WRITTEN PROBLEM :: Copy every line from the data below in which the string "Identity" can be found.

------ EXCERPTED RECORDS ------

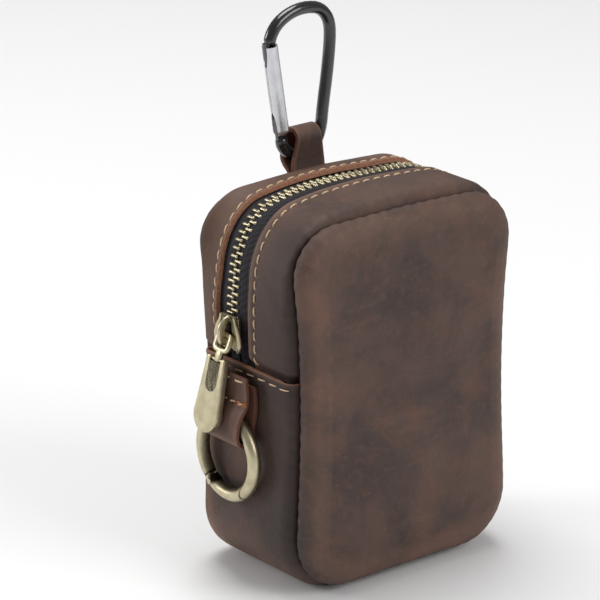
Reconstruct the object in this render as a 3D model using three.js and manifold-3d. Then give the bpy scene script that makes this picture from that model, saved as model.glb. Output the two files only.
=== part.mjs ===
// A small leather belt bag: a zipped pouch with a ring tab on its left side and a snap hook in its hang loop.
// Millimetres. The front faces -Y, X runs to the viewer's right and Z is up from the surface that the bag stands on.
import * as THREE from "three";
import { mergeVertices } from "three/addons/utils/BufferGeometryUtils.js";
import Module from "manifold-3d";

const wasm = await Module();
wasm.setup();

// Driving dimensions
const GAP = 0.3;
const LEATHER = 1.6;
const STRAP = 1.3;

// The pouch's outline in the XZ plane: a rounded rectangle, drawn in at the waist and raised at the crown.
const POUCH = {
  width: 80.5,
  height: 109.5,
  crown: 2.4,
  waist: 1.9,
  waistHeight: 0.53,
  topRadius: 16,
  baseRadius: 18.5,
};

// The left top corner gives way to the zip, so it is rounder along the zip than at the seams. The right one is fuller.
const CORNER = { seam: -1, zip: 2.1, backward: 0.06, right: -0.6, fall: 0.86, fromX: 8, toX: 40.5, fromZ: 78, toZ: 100.5 };

// The top gusset swells up a little in front of the zip.
const SWELL = { rise: 0.8, y: -3.8, reach: 17 };
const SIDE_HEIGHTS = { lower: [62, 40], upper: [62, 79], gusset: [65, 56, 38], strip: [60, 65.2, 68.6, 83] };
const CURVE_STEPS = { arc: 4, flat: 2 };

// The turned seams between the faces and the gusset, and the rolls either side of them.
const SEAM = { frontY: -20.7, backY: 19.8, inset: 3.4, flange: 3, rollDepth: 3.8 };
const FRONT_FACE = { lipInset: 1.8, lipDepth: 2.1, rollInset: 6.6, rollDepth: 4.6, dome: 1.2 };
const BACK_FACE = { lipInset: 1.7, lipDepth: 1.9, rollInset: 5.5, rollDepth: 1.6, dome: 0.6 };

// The upper gusset's zip, a little behind the middle of the pouch.
const ZIP = {
  y: 6.2,
  opening: 6.5,
  chainInset: 1.6,
  tapeStart: 3.1,
  tapeReach: 13,
  tapeThickness: 0.6,
  pitch: 2.31,
  toothLong: 0.95,
  toothAcross: 2.75,
  toothPastMiddle: 0.35,
  toothThick: 2.3,
  beadInner: 1.9,
  beadOuter: 2.8,
  beadThick: 1.5,
};
const FOLD = { height: 65, overlap: 5, dipLength: 3.4 };
const SLIDER = { height: 73.8, length: 10.4, plate: 1, channel: 1.5, shoulder: 4.95, mouth: 3.7, flangeAt: 3.15, bridgeRise: 2.9 };
const LINK = { width: 7.2, length: 7.2, wire: 1.5, stem: 2.6, lean: 25 };
const TONGUE = { length: 22.6, width: 10.8, topWidth: 8.4, thick: 2.1, slot: 4.4, slotDepth: 10.4, pin: 0.7, lean: 16.4 };

// The spring gate ring and its folded leather tab on the left side.
const RING = {
  x: -42.2,
  y: 3.6,
  z: 38.3,
  radius: 11.95,
  wire: 1.95,
  hingeAngle: 134,
  pivotAngle: 146,
  mouthAngle: 220.5,
  lug: 1.1,
  rivet: 0.7,
};
const TAB = { y: 3.6, foldWidth: 16.6, tackWidth: 19.4, topWidth: 18, foldZ: 42.4, tackZ: 55, topZ: 63.4 };

// The hang loop in the back seam and the snap hook that it holds.
const LOOP = { y: 22.9, width: 11.7, bendLeft: -3.7, bendRight: 5, bendZ: 119.6, bendRadius: 2.2, thick: 1.5, tailZ: 104.5 };
const HOOK = { y: 22.9, rod: 1.8, gate: 2.3, lug: 1.5, pivotX: -7.2, pivotZ: 123.2, noseX: -11.1, noseZ: 148.6, rivet: 0.75 };

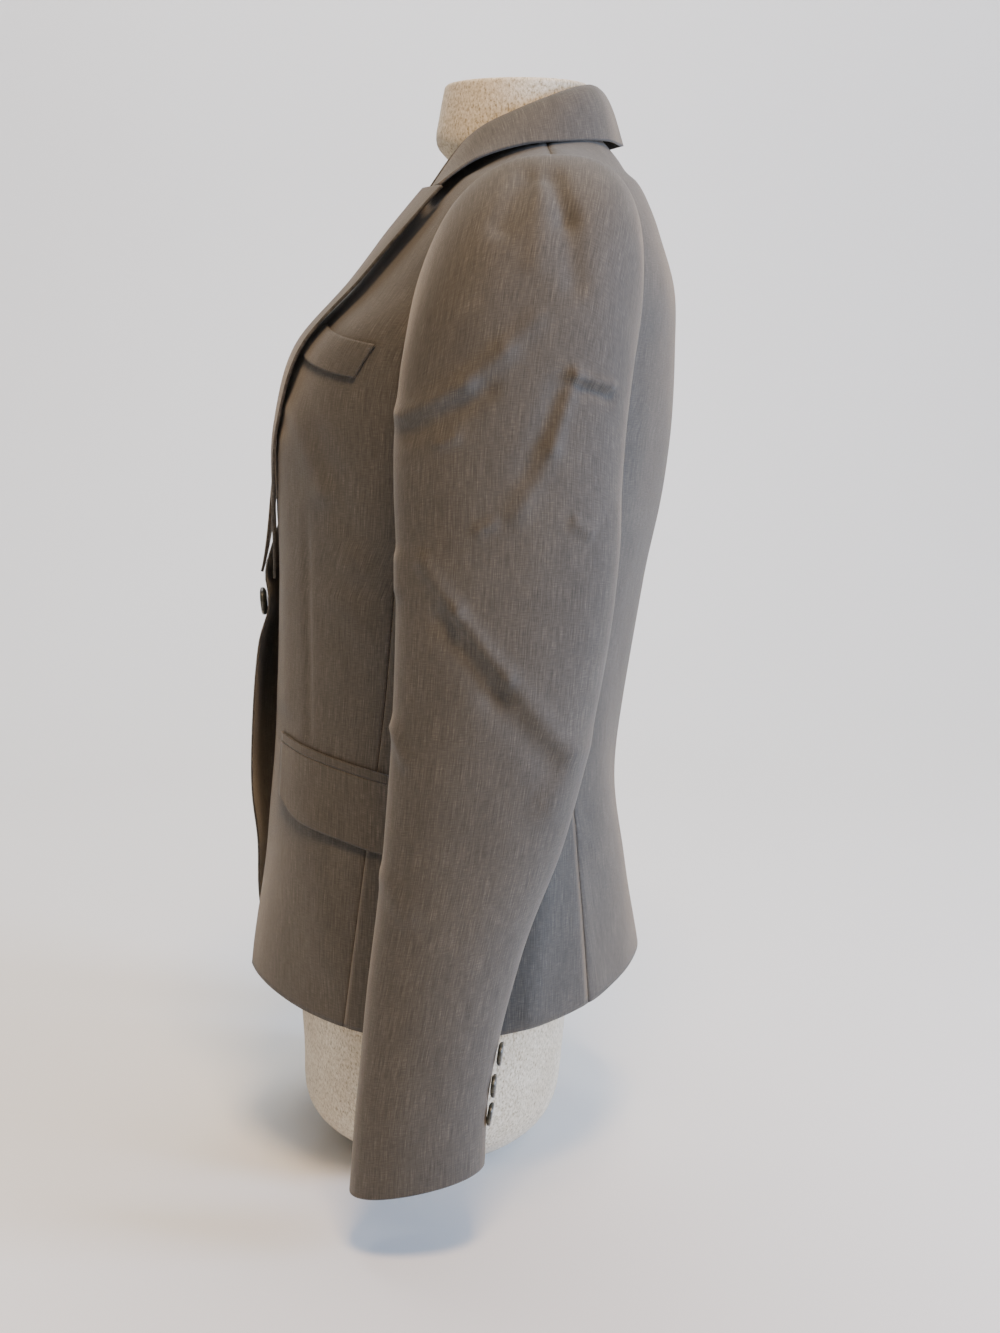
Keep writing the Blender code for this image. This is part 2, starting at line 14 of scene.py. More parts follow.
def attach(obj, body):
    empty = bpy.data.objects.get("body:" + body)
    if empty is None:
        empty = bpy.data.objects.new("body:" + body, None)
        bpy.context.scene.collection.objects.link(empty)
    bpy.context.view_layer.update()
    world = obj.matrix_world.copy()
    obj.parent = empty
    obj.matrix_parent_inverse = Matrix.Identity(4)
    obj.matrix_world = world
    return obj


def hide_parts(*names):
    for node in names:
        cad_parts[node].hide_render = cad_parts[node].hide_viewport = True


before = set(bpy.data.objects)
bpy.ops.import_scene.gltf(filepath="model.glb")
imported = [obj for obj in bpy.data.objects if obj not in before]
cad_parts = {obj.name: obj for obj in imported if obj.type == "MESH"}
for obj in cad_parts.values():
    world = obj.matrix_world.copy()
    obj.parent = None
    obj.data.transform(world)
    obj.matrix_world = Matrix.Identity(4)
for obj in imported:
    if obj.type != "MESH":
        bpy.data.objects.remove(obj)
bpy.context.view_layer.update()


# ================================================================ camera
# A hand-held camera at the wearer's left, level with the chest and tipped down a little,
# with a lens that takes in the whole form.
CAMERA_AT = (1.520, -0.0054, 0.560)
CAMERA_AZIMUTH = 88.0
CAMERA_TIP = 8.4
LENS_MM = 57.96

lens = bpy.data.cameras.new("camera")
lens.sensor_fit = "VERTICAL"
lens.sensor_height = 36.0
lens.lens = LENS_MM
camera = bpy.data.objects.new("camera", lens)
camera.location = CAMERA_AT
camera.rotation_euler = (radians(90 - CAMERA_TIP), 0, radians(CAMERA_AZIMUTH))
bpy.context.scene.collection.objects.link(camera)
bpy.context.scene.camera = camera


# ================================================================ dress form
# A half form of moulded fibreglass covered in cream linen jersey, pulled on like a sock
# and glued under the flat base.  The blazer hangs from its shoulders.
Section = namedtuple("Section", "z front back half_width power rise dip")
FORM = [Section(*row, 0.0, 0.0) for row in (
    (0.0000, -0.055, 0.055, 0.080, 2.0),
    (0.0080, -0.073, 0.073, 0.110, 2.0),
    (0.0300, -0.093, 0.088, 0.139, 2.1),
    (0.0700, -0.095, 0.093, 0.152, 2.2),
    (0.1300, -0.098, 0.098, 0.157, 2.2),
    (0.2000, -0.097, 0.106, 0.149, 2.2),
    (0.2700, -0.092, 0.110, 0.130, 2.2),
    (0.3300, -0.090, 0.119, 0.124, 2.2),
    (0.4000, -0.092, 0.136, 0.136, 2.3),
    (0.4600, -0.097, 0.149, 0.147, 2.4),
    (0.5100, -0.094, 0.157, 0.154, 2.4),
    (0.5600, -0.072, 0.161, 0.160, 2.4),
    (0.6000, -0.036, 0.160, 0.166, 2.4),
    (0.6300, -0.008, 0.151, 0.171, 2.3),
    (0.6500, 0.008, 0.143, 0.168, 2.1),
    (0.6630, 0.018, 0.136, 0.150, 2.0),
    (0.6710, 0.023, 0.129, 0.118, 2.0),
    (0.6780, 0.024, 0.121, 0.086, 2.0),
    (0.6860, 0.016, 0.1125, 0.0580, 2.0),
    (0.7000, 0.004, 0.108, 0.0518, 2.0),
    (0.7200, 0.006, 0.108, 0.0505, 2.0),
    (0.7400, 0.010, 0.109, 0.0495, 2.0),
)]
FORM_ROUND = 96
FORM_STEPS = 5            # rings between one section and the next
NECK_EDGE = 0.0025        # round of the rim at the top of the neck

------

FINISHED EXERCISE ::
    obj.matrix_parent_inverse = Matrix.Identity(4)
    obj.matrix_world = Matrix.Identity(4)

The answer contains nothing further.